Abstractions this archetype builds on — directly (a source ingredient) or as a related pattern. Links follow the typed catalog namespace.

Built directly on (3)

Coupling: Interdependence among subsystems.
Functional Redundancy (Degeneracy): Multiple pathways fulfill same function.
Redundancy: Duplicate critical components.

Also references 9 related abstractions

Boundary: Defines system limits.
Failure Mode and Effects Analysis (FMEA): Identify failure modes.
Fault Tolerance: Continue operating under failure.
Observability: Infer internal state externally.
Relation: Describes associations or dependencies.
Resilience: Absorb shocks and adapt.
Risk Aversion: Preference for certainty.
Robustness: Maintain functionality under stress.
Uncertainty: Incomplete knowledge.

Variants¶

Narrower or domain-specific specializations that share this archetype's core structure.
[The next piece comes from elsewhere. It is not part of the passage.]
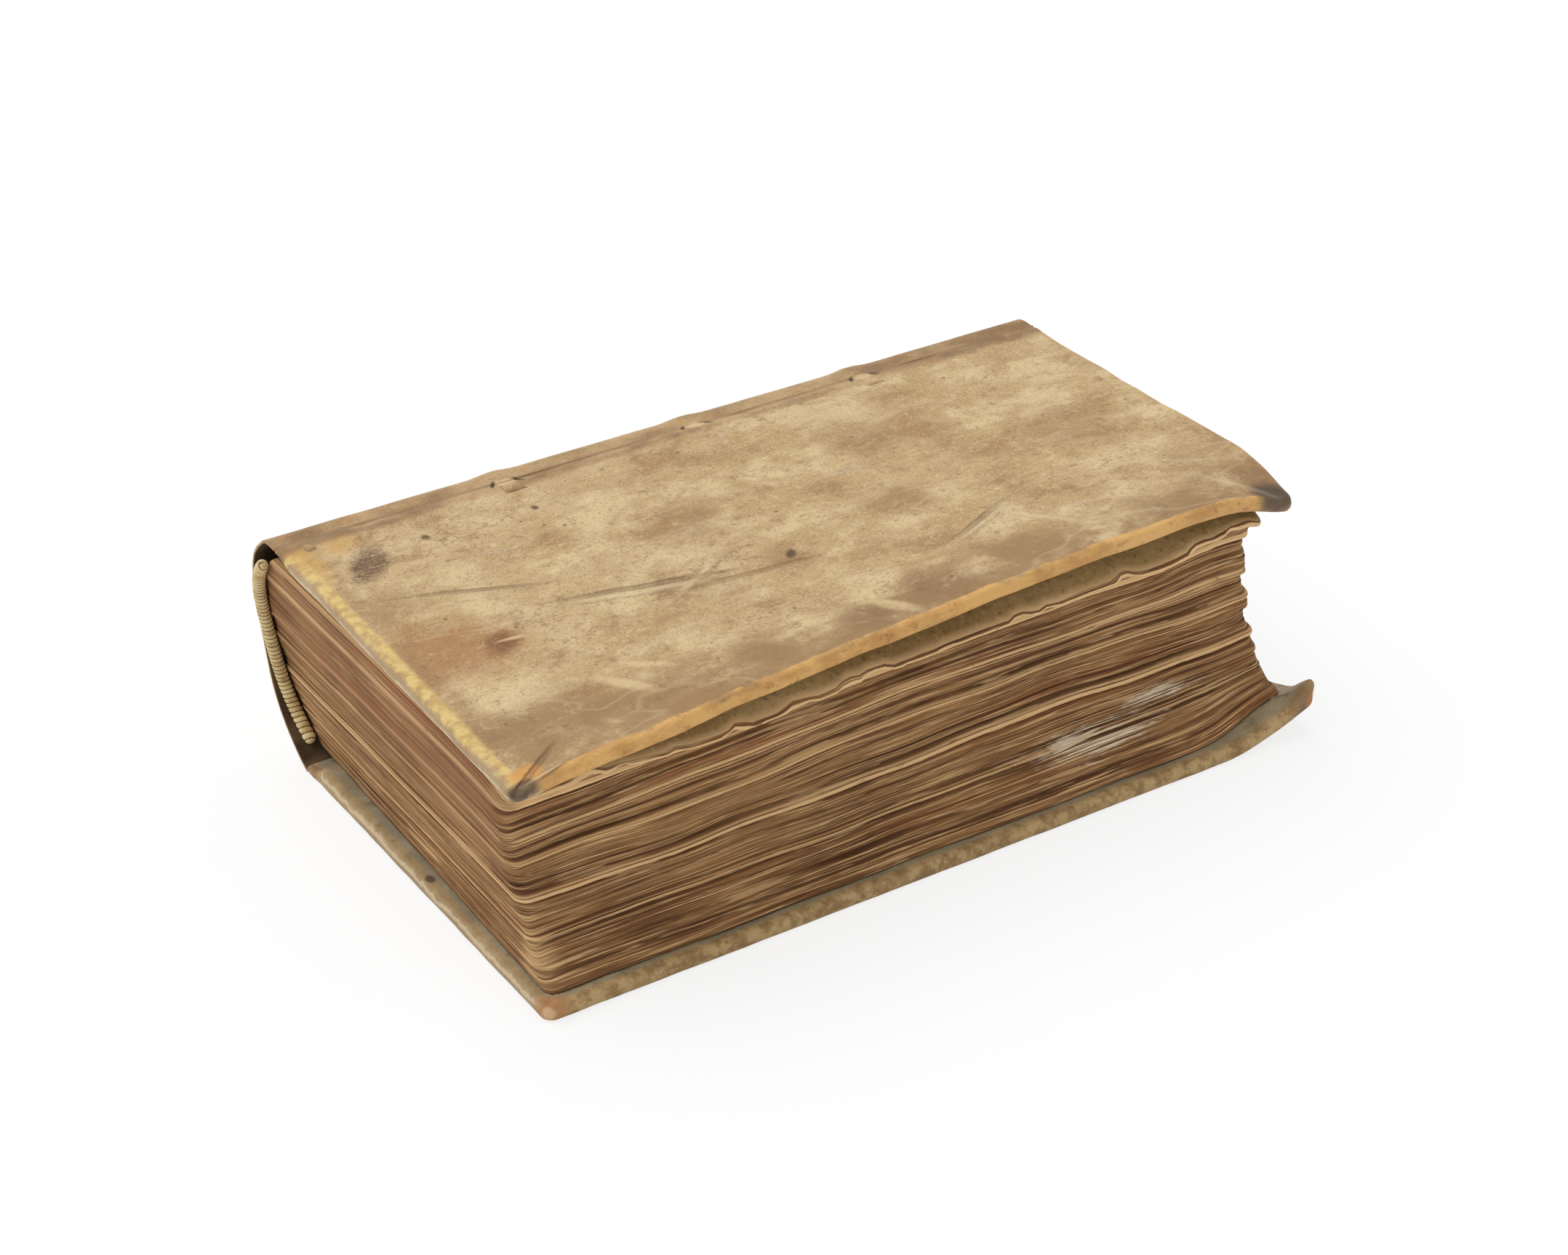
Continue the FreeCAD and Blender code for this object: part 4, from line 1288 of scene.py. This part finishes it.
sun = bpy.data.lights.new("soft_sun", "SUN")
sun.energy = 1.6
sun.angle = math.radians(60)
sun_holder = bpy.data.objects.new("soft_sun", sun)
sun_holder.rotation_mode = "QUATERNION"
sun_holder.rotation_quaternion = Vector((0.3, -0.42, -1.0)).to_track_quat("-Z", "Y")
bpy.context.scene.collection.objects.link(sun_holder)

world = bpy.data.worlds.new("white_room")
world.use_nodes = True
sky = world.node_tree.nodes["Background"]
sky.inputs["Color"].default_value = (1.0, 1.0, 1.0, 1.0)
sky.inputs["Strength"].default_value = 0.62
seen = world.node_tree.nodes.new("ShaderNodeLightPath")
bright = world.node_tree.nodes.new("ShaderNodeBackground")
bright.inputs["Strength"].default_value = 1.0
pick = world.node_tree.nodes.new("ShaderNodeMixShader")
out = world.node_tree.nodes["World Output"]
world.node_tree.links.new(seen.outputs["Is Camera Ray"], pick.inputs[0])
world.node_tree.links.new(sky.outputs[0], pick.inputs[1])
world.node_tree.links.new(bright.outputs[0], pick.inputs[2])
world.node_tree.links.new(pick.outputs[0], out.inputs[0])
bright.inputs["Color"].default_value = (1.0, 1.0, 1.0, 1.0)
bpy.context.scene.world = world
bpy.context.scene.view_settings.view_transform = "Standard"
print("sun", sun.energy, "sky", sky.inputs["Strength"].default_value)

# %% Camera
camera_data = bpy.data.cameras.new("camera")
camera_data.sensor_width = 36.0
camera_data.lens = 75.14
camera_data.clip_end = 20.0
camera = bpy.data.objects.new("camera", camera_data)
azimuth, elevation = math.radians(-32.9), math.radians(31.0)
right = Vector((math.cos(azimuth), math.sin(azimuth), 0.0))
tilt = math.sin(elevation)
up = Vector((-math.sin(azimuth) * tilt, math.cos(azimuth) * tilt, math.cos(elevation)))
back = right.cross(up)
turned = Matrix((right, up, back)).transposed().to_4x4()
camera.matrix_world = Matrix.Translation((-0.2886, -0.4451, 0.3436)) @ turned
bpy.context.scene.collection.objects.link(camera)
bpy.context.scene.camera = camera
print("camera looks along", [round(-value, 3) for value in back])

# %% The end
bpy.context.view_layer.update()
Recognized variants are established; candidate variants are provisional.

Common-Cause Failure Analysis · risk or failure variant · recognized

A causal form of common-mode review that asks which single cause could defeat multiple redundant paths or safeguards.

Distinct from parent: The parent includes dependency, lineage, environment, and correlation analysis; this variant emphasizes common causes as the organizing lens.
Use when: A single initiating event, defect, operator action, environmental condition, or governance failure could remove multiple protections; Teams need a cause-centered analysis rather than a dependency inventory alone.
Typical domains: safety engineering, cloud operations, public infrastructure
Common mechanisms: Common-Cause FMEA, Fault Tree with Common-Cause Branching

Backup Independence Analysis · implementation variant · recognized

A backup-focused variant that tests whether alternate capacity, suppliers, records, channels, or roles remain available under the same stress that disables the primary path.

Distinct from parent: The parent can evaluate any redundant safeguards; this variant specifically targets backup paths and standby resources.
Use when: The system already has backup resources and the question is whether they are truly independent; Recovery plans assume alternates will be available but have not tested shared dependencies.
Typical domains: software reliability, hospital continuity, records management, emergency communications
Common mechanisms: Backup Independence Test, Tabletop Cascade Exercise

Shared Dependency Review · implementation variant · candidate

A dependency-centered review that looks for upstream resources, controls, or conditions shared by multiple protections.

Distinct from parent: The parent includes mitigation and validation; this variant is the mapping-heavy part of the intervention.
Use when: The same dependency may sit behind several supposedly separate paths; The immediate need is visibility before deciding on diversification, isolation, or residual-risk acceptance.
Typical domains: infrastructure, software operations, governance, supply chains
Common mechanisms: Dependency Mapping Workshop, Credential and Infrastructure Dependency Audit

Correlated Risk Analysis · risk or failure variant · candidate

A quantitative or portfolio-style variant that analyzes whether risks assumed to offset or diversify one another actually fail together under stress.

Distinct from parent: The parent is broader and need not be quantitative; this variant is useful where portfolio or correlated-risk vocabulary dominates.
Use when: Multiple hedges, safeguards, or resources are expected to diversify risk; The key concern is correlation under stress rather than ordinary failure rate.
Typical domains: finance, supply chains, emergency planning, infrastructure portfolios
Common mechanisms: Correlated Risk Register

Near names: common-mode failure review, common-cause failure review, common-cause failure analysis, false redundancy analysis, backup independence testing, shared dependency failure analysis.